You don’t need to solve everything in one meeting. Plant seeds, ask questions, and follow up over time.
What to Ask
Good questions unlock good conversations. Here are some that work:
For blockers and problems:
What’s slowing you down right now?
What would make this easier?
Who else should be involved in this?
What do you need from me?
For feedback and reflection:
How do you feel about how that project went?
What would you do differently next time?
What went better than expected?
For team dynamics:
How are things going with the team?
Is there anything I should know about?
Who should you be working with more closely?
For growth:
What do you want to get better at?
What kind of work energizes you?
What are you curious about?
Avoid yes/no questions. Open-ended questions lead to real conversations.
What to Avoid
Don’t use one-on-ones for status updates. You should already know what they’re working on. If you don’t, fix your communication systems. Use this time for things that actually need conversation.
Don’t skip them. Cancelling sends the message that they’re not a priority. If you absolutely must move a meeting, reschedule it immediately.
Don’t fill silence. Pauses are okay. Give them time to think. Resist the urge to jump in with your own stories or solutions.

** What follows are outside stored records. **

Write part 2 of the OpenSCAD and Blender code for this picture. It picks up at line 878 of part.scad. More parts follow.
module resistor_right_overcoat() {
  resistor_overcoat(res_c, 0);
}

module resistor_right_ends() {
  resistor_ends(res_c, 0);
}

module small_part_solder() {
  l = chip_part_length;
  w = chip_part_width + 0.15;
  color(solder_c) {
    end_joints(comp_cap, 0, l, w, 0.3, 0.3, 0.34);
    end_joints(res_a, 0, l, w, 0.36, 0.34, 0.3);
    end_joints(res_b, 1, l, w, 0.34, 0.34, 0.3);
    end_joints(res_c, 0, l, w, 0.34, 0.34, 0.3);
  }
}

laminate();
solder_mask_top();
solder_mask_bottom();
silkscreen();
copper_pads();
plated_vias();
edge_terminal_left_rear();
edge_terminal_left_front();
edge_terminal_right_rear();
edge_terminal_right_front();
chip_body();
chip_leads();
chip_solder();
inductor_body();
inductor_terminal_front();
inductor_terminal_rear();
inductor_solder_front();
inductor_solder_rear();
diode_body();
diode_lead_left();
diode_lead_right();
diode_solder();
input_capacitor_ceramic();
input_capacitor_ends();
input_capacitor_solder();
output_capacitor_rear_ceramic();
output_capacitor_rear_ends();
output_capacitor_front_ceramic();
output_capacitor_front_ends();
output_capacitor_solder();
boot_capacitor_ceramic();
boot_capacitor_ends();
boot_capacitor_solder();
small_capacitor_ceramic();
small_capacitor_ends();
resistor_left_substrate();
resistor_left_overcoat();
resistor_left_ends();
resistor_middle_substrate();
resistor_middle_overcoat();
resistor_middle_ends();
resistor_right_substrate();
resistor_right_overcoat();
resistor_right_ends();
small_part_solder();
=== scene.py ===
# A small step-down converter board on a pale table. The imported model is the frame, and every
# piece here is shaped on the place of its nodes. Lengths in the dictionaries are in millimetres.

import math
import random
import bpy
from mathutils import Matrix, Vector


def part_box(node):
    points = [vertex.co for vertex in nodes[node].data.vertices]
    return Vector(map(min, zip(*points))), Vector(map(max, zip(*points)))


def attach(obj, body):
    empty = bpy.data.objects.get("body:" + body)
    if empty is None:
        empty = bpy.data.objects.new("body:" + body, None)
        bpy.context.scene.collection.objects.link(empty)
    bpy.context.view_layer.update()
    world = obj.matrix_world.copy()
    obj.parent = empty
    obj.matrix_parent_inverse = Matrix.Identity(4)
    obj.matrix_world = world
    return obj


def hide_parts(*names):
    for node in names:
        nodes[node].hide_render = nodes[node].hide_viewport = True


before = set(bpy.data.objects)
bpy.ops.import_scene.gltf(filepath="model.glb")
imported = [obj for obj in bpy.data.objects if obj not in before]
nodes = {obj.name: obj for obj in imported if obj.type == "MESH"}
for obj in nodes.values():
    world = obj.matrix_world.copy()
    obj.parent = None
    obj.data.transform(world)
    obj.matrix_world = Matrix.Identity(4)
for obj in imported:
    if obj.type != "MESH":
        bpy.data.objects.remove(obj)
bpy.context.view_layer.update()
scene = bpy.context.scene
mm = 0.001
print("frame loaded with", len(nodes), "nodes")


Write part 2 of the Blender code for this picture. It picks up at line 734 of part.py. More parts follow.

Don’t make it all about performance. If the only time you talk about their work is to give feedback or discuss problems, one-on-ones become stressful. Balance is important.
Taking Notes
Keep notes for yourself. They help you remember commitments, track patterns, and prepare for future conversations.
What to capture:
Action items (for you and for them)
Key topics discussed
Career interests and development goals
Feedback you gave or received
Patterns over time (recurring blockers, themes, concerns)
Where to keep them: Wherever works for you. Notion, Google Docs, a notebook. Just make sure you can reference them later.
Don’t share your notes with HR or leadership without telling the person first. One-on-ones need to feel like a safe space.
Building Trust
Trust doesn’t happen in one meeting. It builds over time when you consistently show up, listen, and follow through.
Do what you say you’ll do. If you commit to unblocking something, following up with someone, or getting them an answer, do it. Nothing erodes trust faster than forgotten commitments.
Be honest. If you don’t know something, say so. If you can’t share something, explain why. Don’t bullshit them.
Ask for feedback. Make it a regular part of the conversation. “What should I be doing differently?” or “What’s one thing I could do to make your work easier?” And then actually listen and act on it.
Keep their confidence. If they share something sensitive, don’t repeat it unless you have their permission or it’s a serious issue that requires escalation. If you need to escalate, tell them first.
When It’s Not Working
Sometimes one-on-ones feel awkward or unproductive. That’s normal, especially early on. Here’s what to do:
If they have nothing to talk about: Ask better questions. Dig into how things are going, what’s on their mind, or what they’re learning. If it keeps happening, check whether they feel safe bringing things up.
If it feels like a status update: Redirect. “I already know what you’re working on. Let’s talk about how it’s going, or what you need from me.”
If they seem disengaged: Ask directly. “These don’t seem very useful to you. What would make them better?” Sometimes the format, time, or frequency needs to change.
If you’re always running out of time: Extend the meeting or shift to weekly instead of biweekly. Some people need more time.
Getting Started
If you’re starting one-on-ones with someone new, set expectations in the first meeting:
“This is your time. I want to hear what’s on your mind, help remove blockers, and make sure you have what you need. We’ll spend most of the time on your topics, and I’ll bring up anything I need to discuss. We’ll also save a few minutes for career and growth. How does that sound?”
Then ask: “What’s on your mind today?”
That’s it. The first one might feel a bit awkward. The second will be easier. By the third or fourth, you’ll both settle into a rhythm.
The Bottom Line
One-on-ones don’t need to be complicated. Show up consistently, listen more than you talk, follow through on commitments, and make it about them, not you. Do that, and you’ll build the kind of trust and communication that makes everything else easier.